A chronometer is a clock designed to have sufficient long-term accuracy that it can be used as a portable time standard on a vehicle, usually in order to determine longitude by means of celestial navigation. In Switzerland, only timepieces certified by the COSC may use the word 'Chronometer' on them.
Until the mid 1750s, navigation at sea was an unsolved problem. Navigators could determine their latitude by measuring the sun's angle at noon. However to find their longitude, they needed a portable time standard that would work on a ship. Conceptually, at local high noon they could compare the chronometer's time to determine their longitude (in modern practice, a navigational almanac and trigonometric sight reduction tables permit navigators to measure the Sun, Moon, visible planets or any of 57 navigational stars at any time of day or night).
The problem of the clock was difficult. At the time, the best clocks were pendulum clocks, and the rolling of a ship at sea caused these to be inaccurate. John Harrison, a carpenter, developed a clock based on a pair of counter-oscillating weighted beams connected by springs, whose motion was not influenced by gravity or the motion of a ship. His chronometers H1–H3 were all of this design but were large and heavy, were required to be suspended from a beam in a ship, and suffered from small inaccuracies due to precession that did not become apparent until long-distance sea trials occurred.
He finally solved the accuracy problems with his H4 chronometer, essentially a large 5 inch (12 cm) diameter watch, winning a prize from the British Admiralty. His design used a temperature-compensated balance wheel. This method remained in use until microchips reduced the cost of a quartz clock to the point that electronic chronometers became commonplace.

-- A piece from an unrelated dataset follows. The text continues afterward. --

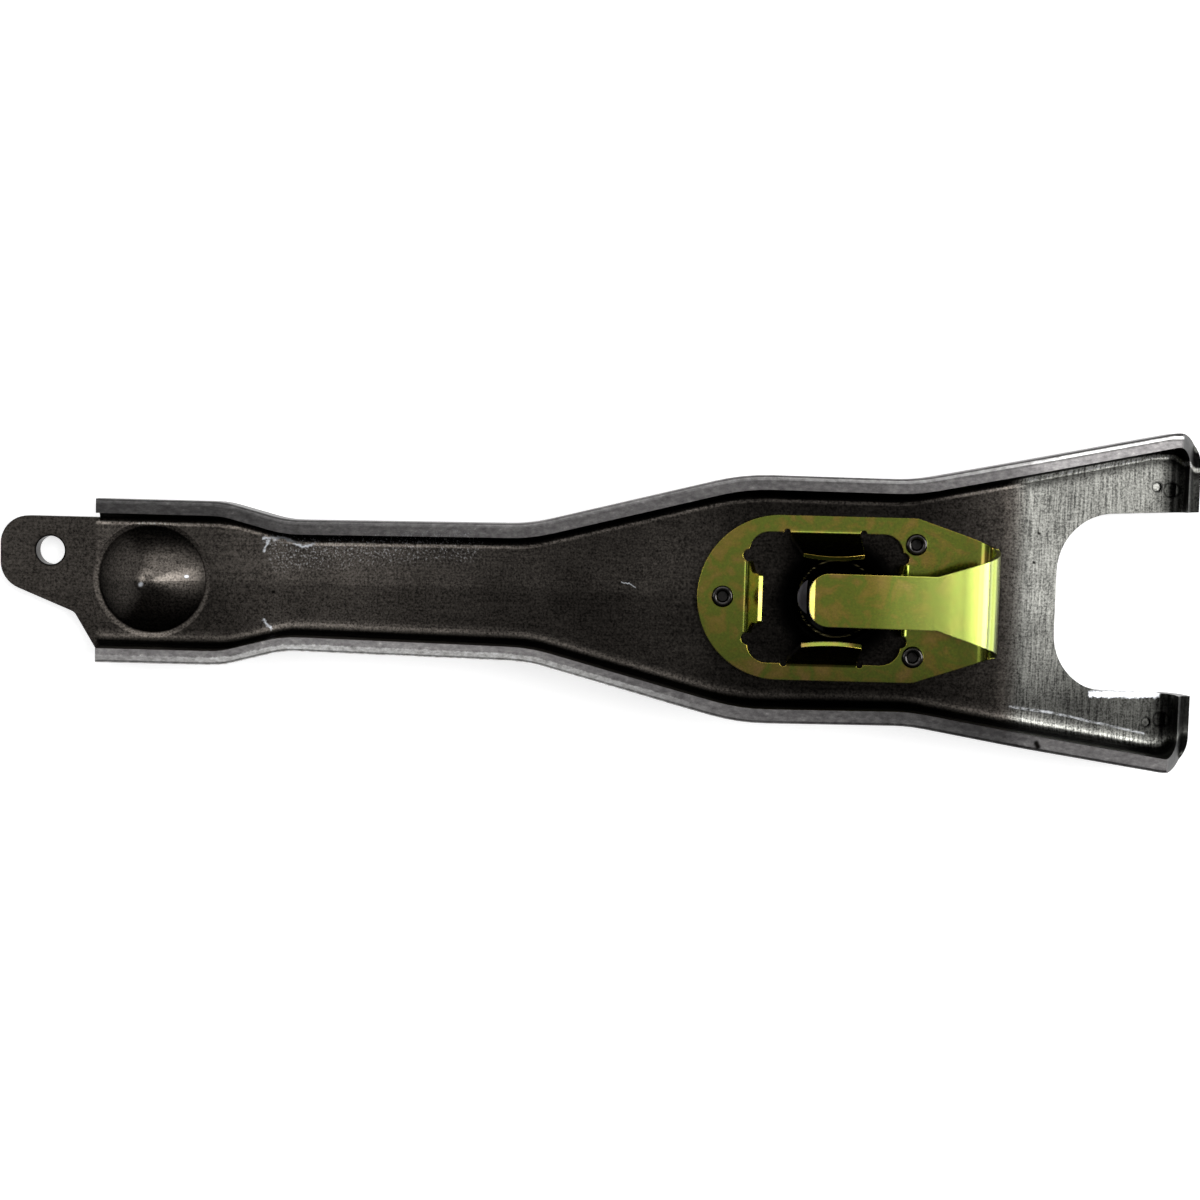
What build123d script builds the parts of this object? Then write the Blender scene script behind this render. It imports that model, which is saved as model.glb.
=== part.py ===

John Harrison invented the balance wheel and escapement mechanism, and was (eventually) given credit and paid for this. Ownership of the design passed to the Admiralty, who now needed manufacturers. Thomas Earnshaw, John Arnold and others tackled this, with the development of the practical spring detent escapement chronometer.
Aaron Lufkin Dennison was the pioneer in the industrial revolution of watch making as early as 1850 in developing the American System of Watch Manufacturing by Interchangeable Parts at the Waltham Watch Company, which is at the base of today's worldwide manufacturing methods. The American Hamilton Watch Co. harnessed mass production to produce chronometers in quantity for the US Navy during World War II.
The crucial problem was to find a resonator that remained unaffected by the motions of a ship at sea. The balance wheel solved that problem. Balance wheels for chronometers used bi-metallic strips to move small weights toward and away the center of the wheel, in order to adjust the period of the balace wheel for the temperature of the chronometer.
The other crucial problem was that the energy of most spring materials changes with temperature. A special alloy of steel was eventually developed, just to solve this problem. Additionally, this spring had to be given a special oval shape.
The escapement drives the balance wheel, usually from a gear train. It is the part that ticks. Escapements have a locking state, and a drive state. In the locking state, nothing moves. The motion of the balance wheel switches the escapement to drive, and the escapement then pushes on the wheel for a brief part of the wheel's cycle.
The escapement is the part of a clock most prone to wear, because it moves the fastest. The efficiency of an escapement's design, that is, how much energy is converted into resonant motion, directly affects the accuracy of a clock, and how long a clock can operate between windings.
A chronometer's escapement is usually designed to minimize the energy and time required to unlock the escapement, so that it affects the resonant frequency of the oscillator as little as possible.
Another way of making the clock more efficient is to use rubies as jewel bearings for the axes and the parts of the escapement that make contact repeatedly. Ideally some kind of ball bearings would be used but it has not been possible to manufacture ball bearings in the required size. The rubies are hard and do not wear to the same extent as metal. They also introduce accurately predictable amounts of friction that can be compensated for in the design. On the back of chronometers it usually says how many jewels the watch contains. More complicated and accurate movements typically have more jewel bearings. In modern watchmaking the rubies used are artificially produced.
In horology terms, a complication in a mechanical watch is a special feature that causes the design of the watch movement to become more complicated. Examples of complications include:
- Perpetual Calendar
- Minute repeater
- Equation of time
- Power reserve
- Moon phases
- Double chronograph
Quartz clocks and atomic clocks have made mechanical clock-chronometers obsolete for time standards used scientifically and/or industrially, although some custom watchmakers can still produce them. The techniques used to mass-produce mechanical clock-chronometers are now lost.
Nevertheless, in Switzerland nowadays, over 1,000,000 Officially Certified Chronometers certificates, mostly for mechanical wrist-chronometers (wrist-watch) with sprung balance oscillator, are being delivered each year, upon having been submitted to the COSC's most severe tests, each singly identified by an officially recorded individual serial number.